▶ [WHAT IS EXPECTED]:
Reproduce verbatim the lines up to and including the one with "snap_pitch = 42.0", starting from the first.

▶ [SUPPLIED INFORMATION]:
::::::::

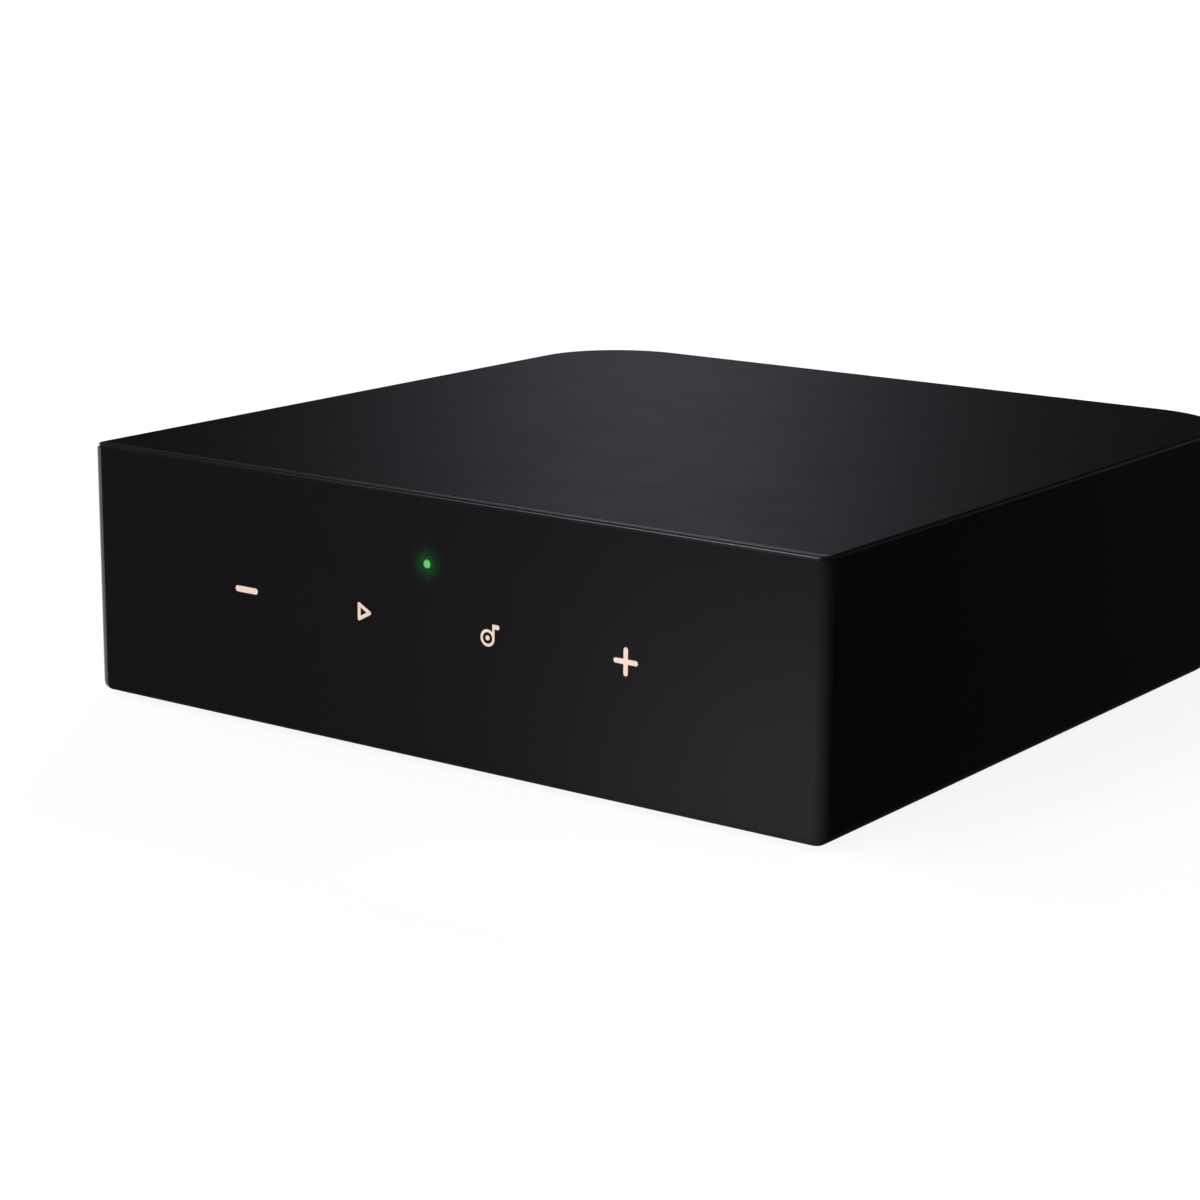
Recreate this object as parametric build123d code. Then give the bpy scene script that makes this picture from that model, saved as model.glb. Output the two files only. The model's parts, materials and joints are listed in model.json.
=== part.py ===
from build123d import *
import math
import os

# Compact network music streamer: a hooded plastic case with a flat touch front, a row of sockets at
# the back, and the boards, light guides, aerials and jacks inside it.
# Millimetres. +Z is up and the front face looks along -Y. The origin is the middle of the resting plane.

# Case
case_width = 140.0
case_depth = 140.0
headroom = 4.2
foot_standoff = 0.6
back_corner_radius = 18.0
front_edge_radius = 2.0
top_edge_radius = 0.8
bottom_edge_radius = 1.5
side_wall = 2.6
top_wall = 2.4
bottom_lip = 1.6
seam_gap = 0.15
fit_gap = 0.05
overrun = 1.0

# Front panel
panel_thickness = 2.0
skirt_thickness = 1.4
skirt_depth = 4.0
snap_width = 8.0
snap_length = 1.2
snap_reach = 0.7
snap_clearance = 0.2
snap_end_margin = 0.5
snap_side_height = 20.0
snap_pitch = 42.0

# Icons and status light on the front panel
icon_depth = 0.35
icon_height = 22.25
icon_pitch = 24.4
minus_length = 4.7
minus_stroke = 1.0
plus_length = 4.3
plus_stroke = 0.8
play_width = 3.0
play_height = 3.3
play_stroke = 0.6
play_corner_radius = 0.3
note_ring_diameter = 2.65
note_stroke = 0.45
note_dot_diameter = 0.8
note_drop = 0.35
note_side_shift = 0.7
note_stem_height = 2.2
note_flag_length = 1.35
note_flag_thickness = 0.75
status_height = 31.5
status_radius = 0.65
status_gap = 0.05

# Touch board, baffle and pads behind the front panel
baffle_side_gap = 11.85
baffle_floor_gap = 7.9
baffle_roof_gap = 2.35
baffle_thickness = 2.6
touch_board_inset = 2.0
touch_board_thickness = 1.2
touch_pad_outer_radius = 6.0
touch_pad_inner_radius = 3.4
touch_led_width = 1.6
touch_led_length = 0.8
touch_led_thickness = 0.6
touch_boss_radius = 2.2
touch_boss_side_margin = 3.0
touch_boss_end_margin = 3.1
touch_screw_radius = 0.9
touch_screw_head_radius = 1.7
touch_screw_head_height = 1.1
touch_screw_reach = 2.2
light_pipe_flange_radius = 1.1
light_pipe_flange_thickness = 0.6

# Base plate, feet and case screws
base_thickness = 2.2
foot_ring_inset = 14.0
foot_ring_corner_radius = 16.0
foot_ring_band = 7.0
foot_ring_thickness = 1.5
pillar_radius = 3.2
pillar_wall_gap = 4.8
pillar_front_inset = 17.0
pillar_back_inset = 34.0
pillar_rib_thickness = 1.4
case_screw_radius = 1.5
case_screw_head_radius = 2.7
case_screw_head_height = 1.3
case_screw_length = 9.0
screw_hole_gap = 0.2
screw_slot_depth = 0.5
screw_slot_width = 0.6

# Main board and its standoffs
board_side_gap = 9.4
board_front_gap = 4.4
board_back_gap = 0.2
board_thickness = 1.6
board_corner_radius = 8.0
standoff_height = 4.0
standoff_radius = 3.0
standoff_side_inset = 8.0
standoff_front_inset = 11.8
standoff_back_inset = 27.8
board_screw_radius = 1.5
board_screw_head_radius = 2.7
board_screw_head_height = 1.8
board_screw_length = 5.0

# Rear panel
rear_recess = 0.8
rear_panel_thickness = 1.8
rear_notch_side_gap = 2.1
rear_notch_roof_gap = 2.0
rear_notch_corner_radius = 3.0
rear_flange_reach = 1.3
rear_flange_band = 1.2
rear_flange_thickness = 1.4
port_gap = 1.6
jack_column_gap = 3.6
port_panel_gap = 0.2
port_window_gap = 0.25

# Phono jacks
phono_width = 10.0
phono_depth = 12.4
phono_axis_height = 6.6
phono_pitch = 14.0
phono_top_margin = 6.4
phono_collar_radius = 5.2
phono_barrel_radius = 4.15
phono_barrel_length = 8.3
phono_barrel_chamfer = 0.3
phono_root_radius = 3.9
phono_root_depth = 6.0
phono_barrel_bore = 3.25
phono_shoulder_gap = 0.2
phono_insert_recess = 0.5
phono_hole_radius = 1.65
phono_hole_length = 7.6
phono_contact_radius = 2.25
phono_contact_bore = 1.45
phono_contact_length = 9.0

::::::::

▶ [SOLVED PROBLEM]:
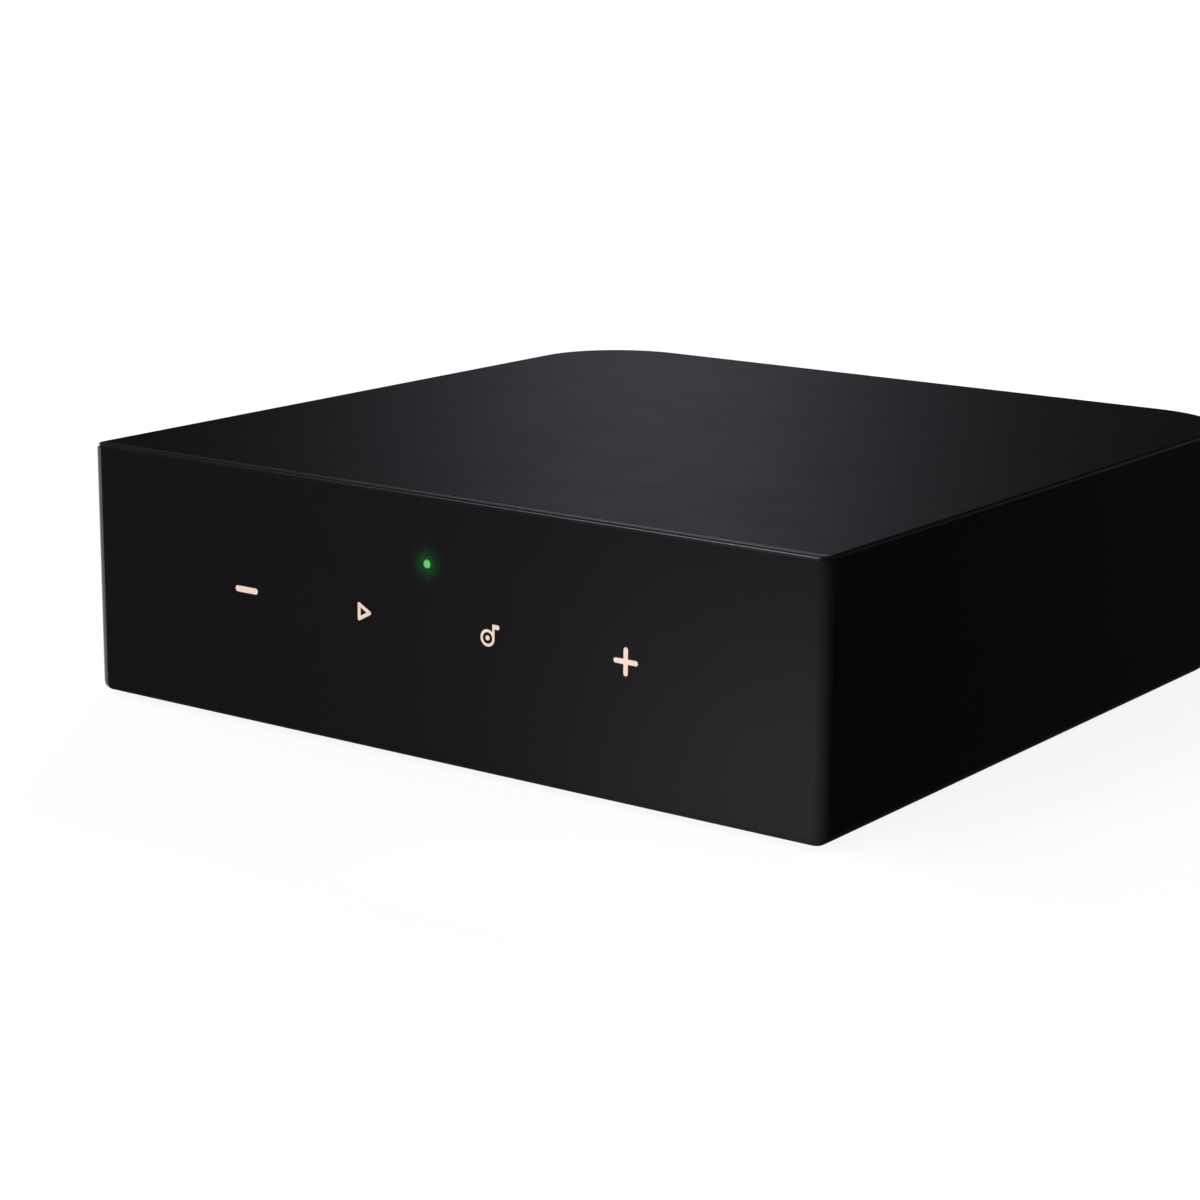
Recreate this object as parametric build123d code. Then give the bpy scene script that makes this picture from that model, saved as model.glb. Output the two files only. The model's parts, materials and joints are listed in model.json.
=== part.py ===
from build123d import *
import math
import os

# Compact network music streamer: a hooded plastic case with a flat touch front, a row of sockets at
# the back, and the boards, light guides, aerials and jacks inside it.
# Millimetres. +Z is up and the front face looks along -Y. The origin is the middle of the resting plane.

# Case
case_width = 140.0
case_depth = 140.0
headroom = 4.2
foot_standoff = 0.6
back_corner_radius = 18.0
front_edge_radius = 2.0
top_edge_radius = 0.8
bottom_edge_radius = 1.5
side_wall = 2.6
top_wall = 2.4
bottom_lip = 1.6
seam_gap = 0.15
fit_gap = 0.05
overrun = 1.0

# Front panel
panel_thickness = 2.0
skirt_thickness = 1.4
skirt_depth = 4.0
snap_width = 8.0
snap_length = 1.2
snap_reach = 0.7
snap_clearance = 0.2
snap_end_margin = 0.5
snap_side_height = 20.0
snap_pitch = 42.0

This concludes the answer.